Yes, stories are for the fans to enjoy and interpret. Yes, to some extent, authors cannot dictate what those interpretations are. I have a friend who legitimately thinks Dumbledore is the epitome of evil. Did J.K. Rowling mean to convey that? Probably not. His interpretation is not wrong in his own eyes, but if he came to J.K. Rowling’s house for dinner and started to say her writing sucks because it doesn’t fit his perception, he would be in the wrong. On the same token, if fans start looking for the truth (like the fandom did when we used to want to hear about Harry’s children before Cursed Child), they have no right to ask questions and then disagree with the very creator about the answer. People asked for it. People got excited about it. And some people didn’t like it. Not liking something is fine, but discrediting J.K. Rowling’s motives or writing ability just because you didn’t like something, in my opinion, is wrong. I liked Cursed Child, but I can see where people were coming from when they said that it resembled fan fiction. Nevertheless, Rowling announced it as canon, so until she or somebody she entrusts with the story changes that, we have to accept it.
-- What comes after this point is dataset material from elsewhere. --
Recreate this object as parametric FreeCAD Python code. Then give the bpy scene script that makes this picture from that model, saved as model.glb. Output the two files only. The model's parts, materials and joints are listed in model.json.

There is also the matter of her ability to change or continue to write. One of my friends, who is a diehard fan and a calculating Slytherin, insists that the Time-Turner in Cursed Child goes against original canon rules about time travel. While this may be true, he is neglecting to take into account that Rowling is very detail-oriented and always does things for a reason even if it’s not immediately apparent. After all, she addressed plot holes in Fantastic Beasts:

 

All will become clear. Trust me. https://t.co/NwA12ZzgsA

— J.K. Rowling (@jk_rowling) November 21, 2016

 

This story is far from done, and in the end, it is a piece of work that J.K. Rowling has put her heart and soul into. We have a right to our interpretations and opinions, but we don’t have a right to judge whether a work is part of a universe someone else created, especially if we have professed to stand by it “until the very end.”